I want to be careful with what I am saying here. The condensate redirection did not fix the crack. The crack is still there. What the redirection did was eliminate the ongoing aggravating factor that was driving water through the crack and into the basement. Whether the original crack would have formed without years of condensate saturation, I genuinely do not know. Could be it would have appeared anyway from normal concrete shrinkage. Could be it would have stayed dry and invisible if Phil had buried the line out to fourteen feet in 2014. There is no way to run the experiment in reverse.
How to Check Yours This Weekend
If you own a house with central air, walk outside this weekend while the AC is running and find the condensate discharge. It will be a small piece of PVC pipe somewhere along the exterior wall, usually within ten feet of the outdoor condenser unit. Watch for a slow steady drip or a small wet area on the soil below it. If the discharge ends within about ten feet of your foundation, you have the same setup that caused Janet's problem.

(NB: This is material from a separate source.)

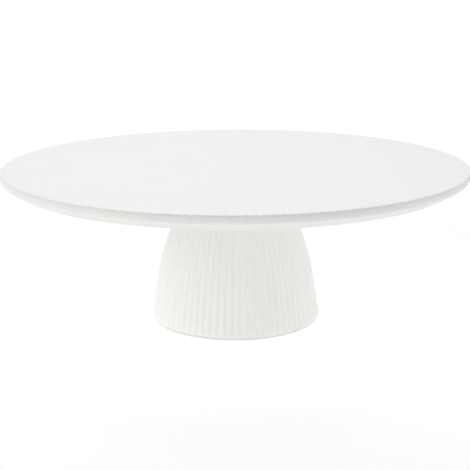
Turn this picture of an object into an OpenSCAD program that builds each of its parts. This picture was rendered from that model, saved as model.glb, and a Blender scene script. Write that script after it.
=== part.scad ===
// Footed cake stand: a flat ribbed plate on a hollow bell-shaped pedestal, clamped together by a hand knob
// from inside the pedestal. Millimetres, +Z up, origin on the table at the middle of the four foot pads.
// The ceramic bodies are drawn to the crests of their fine ribs.

/* [Plate] */
// Diameter of the plate
plate_d = 300; // [260:5:340]
// Height of the plate's top face over the table
stand_h = 102; // [98:0.5:130]
// Thickness of the plate inside its rim
plate_t = 10; // [9:0.5:13]
// Thickness of the rim lip
lip_t = 5.9; // [5.5:0.1:7]
// How far the lip stands out past the thicker middle
lip_w = 7.6; // [6:0.1:12]
// Rounding of the rim's top edge
rim_top_round = 0.8; // [0.4:0.1:1.2]
// How far in the rim's curved lower edge runs
rim_curve_w = 3; // [1:0.1:4]
// How high the rim's curved lower edge reaches
rim_curve_h = 4.6; // [2:0.1:4.8]

/* [Pedestal] */
// Diameter of the pedestal at its foot
base_d = 112.4; // [104:0.2:130]
// Inward lean of the straight lower wall, in millimetres per millimetre of height
wall_lean = 0.169; // [0.12:0.001:0.2]
// Height of the straight lower wall
straight_h = 26.4; // [15:0.2:35]
// Radius of the curved shoulder above it
shoulder_r = 150; // [140:1:220]
// Wall thickness of the bell
wall_t = 6; // [5:0.25:8]
// Width of the flat ring that the pedestal stands on
foot_w = 9.5; // [9:0.25:12]
// Thickness of the deck that closes the top of the bell
deck_t = 8; // [6:0.5:10]

/* [Clamp] */
// Diameter of the stud
stud_d = 7.9; // [7.8:0.02:7.96]
// Diameter of the brass insert
insert_d = 12; // [11:0.5:14]
// Length of the brass insert
insert_len = 9; // [7:0.5:10]
// Diameter over the lobes of the knob
knob_d = 34; // [28:1:40]
// Height of the lobed part of the knob
knob_h = 12; // [10:0.5:16]

/* [Foot pads] */
// Diameter of a foot pad
pad_d = 7; // [5:0.25:7.5]
// How far a foot pad stands below the pedestal
pad_proud = 1.2; // [0.8:0.1:2]

/* [Hidden] */
$fn = 128;

// Round edges and clearances
cut = 1;              // how far a cutting shape runs past the face that it cuts
foot_round = 1.4;     // outer edge of the pedestal's foot
inner_round = 1;      // small broken edges of the ceramic
step_lean = 1.2;      // how far the plate's step leans inward over its height
stud_hole_d = 9;      // clearance hole through the deck
thread_d = 8;         // bore of the insert, at the thread's major diameter

// Plate
plate_r = plate_d / 2;
under_z = stand_h - plate_t;
boss_h = 5;
boss_z = under_z - boss_h;
boss_fillet = 3.5;
socket_depth = insert_len + 0.8;

// Joint between plate and pedestal
gasket_t = 1;
neck_z = boss_z - gasket_t;

// Pedestal
foot_z = pad_proud;
base_r = base_d / 2;
deck_z = neck_z - deck_t;
lean_angle = atan(wall_lean);
shoulder_z = foot_z + straight_h;
shoulder_start_r = base_r - wall_lean * straight_h;
shoulder_axis = [
    shoulder_start_r - shoulder_r * cos(lean_angle),
    shoulder_z - shoulder_r * sin(lean_angle)
];
foot_ring_h = 5;
foot_blend_h = 8;
neck_r = bell_r(neck_z);

// Clamp, from the deck down
cushion_t = 1.5;
washer_t = 1.6;
cushion_z = deck_z - cushion_t;
washer_z = cushion_z - washer_t;
collar_h = 3;
collar_d = 18;
knob_top_z = washer_z - collar_h;
knob_z = knob_top_z - knob_h;
lobe_count = 6;
lobe_r = 5.2;
stud_root_z = knob_z + 3;
stud_tip_z = boss_z + insert_len - 1.5;

// Foot pads
pad_pocket = 1;
pad_t = pad_proud + pad_pocket;
pad_ring_r = base_r - (foot_w + foot_round) / 2;

// Radius of the bell's outer surface at height z
function bell_r(z) =
    z < shoulder_z
        ? base_r - wall_lean * (z - foot_z)
        : shoulder_axis.x + sqrt(pow(shoulder_r, 2) - pow(z - shoulder_axis.y, 2));

// Points of a round stretch about [x, y], from angle a to angle b
function arc(x, y, r, a, b, steps) =
    [for (i = [0 : steps]) let (t = a + (b - a) * i / steps) [x + r * cos(t), y + r * sin(t)]];

// Angle at which the shoulder, drawn with radius r, reaches height z
function shoulder_angle(z, r) = asin((z - shoulder_axis.y) / r);

// The plate with its rim lip, its step and the boss that meets the pedestal
module plate() {
    step_r = plate_r - lip_w;
    outline = concat(
        [[0, stand_h]],
        arc(plate_r - rim_top_round, stand_h - rim_top_round, rim_top_round, 90, 0, 4),
        [for (a = [0 : 9 : 90]) [
            plate_r - rim_curve_w * (1 - cos(a)),
            stand_h - lip_t + rim_curve_h * (1 - sin(a))
        ]],
        [[step_r + step_lean + inner_round, stand_h - lip_t]],
        arc(step_r - inner_round, under_z + inner_round, inner_round, 0, -90, 4),
        arc(neck_r + boss_fillet, under_z - boss_fillet, boss_fillet, 90, 180, 6),
        arc(neck_r - inner_round, boss_z + inner_round, inner_round, 0, -90, 4),
        [[0, boss_z]]
    );
    color([0.94, 0.94, 0.92])
    difference() {
        rotate_extrude() polygon(outline);
        translate([0, 0, boss_z - cut]) cylinder(d = insert_d, h = socket_depth + cut);
    }
}

// Brass insert bonded in the plate's socket, with two grooves that key it in the bond
module threaded_insert() {
    groove_w = 1.2;
    groove_depth = 0.5;
    color([0.8, 0.65, 0.3])
    translate([0, 0, boss_z])
    difference() {
        cylinder(d = insert_d, h = insert_len);
        translate([0, 0, -cut]) cylinder(d = thread_d, h = insert_len + 2 * cut);
        for (share = [1/3, 2/3])
            translate([0, 0, insert_len * share - groove_w / 2])
            difference() {
                cylinder(d = insert_d + 2 * cut, h = groove_w);
                translate([0, 0, -cut]) cylinder(d = insert_d - 2 * groove_depth, h = groove_w + 2 * cut);
            }
    }
}

// Silicone ring that keeps the plate off the pedestal's top face
module joint_gasket() {
    outer_r = neck_r - 2.3;
    inner_r = 11;
    color([0.85, 0.85, 0.84])
    translate([0, 0, neck_z])
    difference() {
        cylinder(r = outer_r, h = gasket_t);
        translate([0, 0, -cut]) cylinder(r = inner_r, h = gasket_t + 2 * cut);
    }
}

// The hollow bell: straight wall, round shoulder, deck with the stud's hole, and pockets for the pads
module pedestal() {
    inner_shoulder_r = shoulder_r - wall_t;
    inner_shoulder_z = shoulder_z - wall_t * sin(lean_angle);
    foot_inner_r = base_r - foot_w;
    blend_z = foot_z + foot_ring_h + foot_blend_h;
    wall_width = wall_t / cos(lean_angle);
    outer = concat(
        arc(bell_r(foot_z + foot_round) - foot_round, foot_z + foot_round, foot_round, -90, 0, 5),
        arc(shoulder_axis.x, shoulder_axis.y, shoulder_r,
            shoulder_angle(shoulder_z, shoulder_r), shoulder_angle(neck_z - inner_round, shoulder_r), 18),
        [[neck_r - inner_round, neck_z], [0, neck_z]]
    );
    inner = concat(
        [[0, deck_z]],
        arc(shoulder_axis.x, shoulder_axis.y, inner_shoulder_r,
            shoulder_angle(deck_z, inner_shoulder_r), shoulder_angle(inner_shoulder_z, inner_shoulder_r), 18),
        [
            [bell_r(blend_z) - wall_width, blend_z],
            [foot_inner_r, foot_z + foot_ring_h],
            [foot_inner_r, foot_z]
        ]
    );
    color([0.93, 0.93, 0.91])
    difference() {
        rotate_extrude() polygon(concat(outer, inner));
        translate([0, 0, deck_z - cut]) cylinder(d = stud_hole_d, h = deck_t + 2 * cut);
        for (turn = [45 : 90 : 315]) pad_at(turn) pad_body();
    }
}

// Silicone washer against the underside of the deck
module cushion_washer() {
    color([0.85, 0.85, 0.84])
    translate([0, 0, cushion_z]) washer(outer_d = 28, inner_d = 8.6, thick = cushion_t);
}

// Flat steel washer between the knob and the silicone washer
module steel_washer() {
    color([0.75, 0.76, 0.78])
    translate([0, 0, washer_z]) washer(outer_d = 24, inner_d = 8.4, thick = washer_t);
}

// A flat ring standing on z = 0
module washer(outer_d, inner_d, thick) {
    difference() {
        cylinder(d = outer_d, h = thick);
        translate([0, 0, -cut]) cylinder(d = inner_d, h = thick + 2 * cut);
    }
}

// Steel stud with chamfered ends
module clamp_stud() {
    chamfer = 0.8;
    stud_r = stud_d / 2;
    color([0.72, 0.73, 0.75])
    rotate_extrude()
    polygon([
        [0, stud_root_z],
        [stud_r - chamfer, stud_root_z],
        [stud_r, stud_root_z + chamfer],
        [stud_r, stud_tip_z - chamfer],
        [stud_r - chamfer, stud_tip_z],
        [0, stud_tip_z]
    ]);
}

// Lobed hand knob moulded round the stud's lower end
module clamp_knob() {
    lobe_ring_r = knob_d / 2 - lobe_r;
    color([0.9, 0.9, 0.89])
    difference() {
        union() {
            translate([0, 0, knob_z])
            linear_extrude(knob_h) {
                circle(r = lobe_ring_r);
                for (i = [0 : lobe_count - 1])
                    rotate(i * 360 / lobe_count) translate([lobe_ring_r, 0]) circle(r = lobe_r);
            }
            translate([0, 0, knob_top_z]) cylinder(d = collar_d, h = collar_h);
        }
        clamp_stud();
    }
}

// A pad's own shape, flat underneath, standing on z = 0
module pad_body() {
    pad_round = 0.6;
    rotate_extrude()
    polygon(concat(
        [[0, 0]],
        arc(pad_d / 2 - pad_round, pad_round, pad_round, -90, 0, 4),
        [[pad_d / 2, pad_t], [0, pad_t]]
    ));
}

// Places a pad under the foot ring, turned round the axis
module pad_at(turn) {
    rotate(turn) translate([pad_ring_r, 0, 0]) children();
}

// One silicone foot pad, held in its pocket
module foot_pad(turn) {
    color([0.8, 0.8, 0.79]) pad_at(turn) pad_body();
}

plate();
threaded_insert();
joint_gasket();
pedestal();
cushion_washer();
steel_washer();
clamp_stud();
clamp_knob();
foot_pad(225);  // foot_pad_front_left
foot_pad(315);  // foot_pad_front_right
foot_pad(135);  // foot_pad_rear_left
foot_pad(45);  // foot_pad_rear_right
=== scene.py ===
"""Looks of the footed cake stand. Lengths are in metres, in the frame of the CAD model: the origin is on the
table under the middle of the stand, +Z is up and the stand's front faces -Y."""

import math

import bmesh
import bpy
import numpy as np
from mathutils import Euler, Matrix, Vector
from mathutils.geometry import tessellate_polygon


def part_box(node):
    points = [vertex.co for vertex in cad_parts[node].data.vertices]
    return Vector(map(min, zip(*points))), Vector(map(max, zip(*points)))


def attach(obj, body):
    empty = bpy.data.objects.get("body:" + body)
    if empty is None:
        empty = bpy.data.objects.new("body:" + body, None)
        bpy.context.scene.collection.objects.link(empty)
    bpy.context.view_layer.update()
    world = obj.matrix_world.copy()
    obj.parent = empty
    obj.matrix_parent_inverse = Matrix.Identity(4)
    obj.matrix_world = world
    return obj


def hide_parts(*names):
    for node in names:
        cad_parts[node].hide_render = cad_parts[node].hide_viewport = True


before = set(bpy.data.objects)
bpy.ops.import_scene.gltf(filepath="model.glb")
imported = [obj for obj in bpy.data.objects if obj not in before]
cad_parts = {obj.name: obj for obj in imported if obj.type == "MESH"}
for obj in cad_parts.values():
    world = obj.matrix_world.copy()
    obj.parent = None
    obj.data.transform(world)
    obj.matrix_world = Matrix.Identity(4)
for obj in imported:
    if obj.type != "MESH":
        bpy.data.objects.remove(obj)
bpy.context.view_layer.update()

MM = 0.001

# ---------------------------------------------------------------- sizes taken from the frame
plate_low, plate_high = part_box("plate")
bell_low, bell_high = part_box("pedestal")
insert_low, insert_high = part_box("threaded_insert")
gasket_low, gasket_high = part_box("joint_gasket")
stud_low, stud_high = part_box("clamp_stud")
knob_low, knob_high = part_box("clamp_knob")

PLATE_R = plate_high.x
PLATE_TOP = plate_high.z
BOSS_Z = plate_low.z
FOOT_Z = bell_low.z
NECK_Z = bell_high.z
NECK_R = gasket_high.x + 2.3 * MM

# ---------------------------------------------------------------- sizes of the ceramic
PLATE_T = 10 * MM
PLATE_RIBS = 183
PLATE_RIB_DEPTH = 0.29 * MM
PLATE_RIB_TURN = -0.62
PLATE_RIB_FADE = 2.4
RIB_START_R = 16 * MM
RIB_FULL_R = 62 * MM
LIP_T = 5.9 * MM
LIP_W = 7.6 * MM
RIM_EDGE = 0.9 * MM
RIM_CURVE_W = 3 * MM
RIM_CURVE_H = 4.6 * MM
RIM_CURVE_POWER = 3.4
BOSS_FLAT_R = 14 * MM

BELL_RIBS = 74
BELL_RIB_DEPTH = 0.85 * MM
BELL_RIB_TURN = 1.2
BASE_R = 56.2 * MM
WALL_LEAN = 0.169
STRAIGHT_H = 26.4 * MM
SHOULDER_R = 150 * MM
WALL_T = 6 * MM
FOOT_W = 9.5 * MM
FOOT_ROUND = 1.4 * MM
DECK_T = 8 * MM
STUD_HOLE_R = 4.5 * MM
POCKET_POINTS = 40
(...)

The good news is this is one of the cheaper foundation-adjacent problems to address. You do not need to call an expensive foundation repair company to extend a condensate line. Most HVAC contractors will do it for a couple hundred dollars, or a reasonably handy homeowner can do it for less by buying buried PVC, fittings, and a pop-up emitter at any hardware store. Just make sure the slope is consistent from the discharge point downhill to the emitter so the line does not pool water inside itself and freeze in winter.
While you are out there, check whether the discharge is anywhere near where the gutters drop water too. A condensate line that ends in the same spot as a downspout splash block is essentially doubling the water concentration in one square foot of soil. Spread them out. Foundations do not handle concentrated water well, and small fixes today are dramatically cheaper than wall anchors or interior drainage systems later.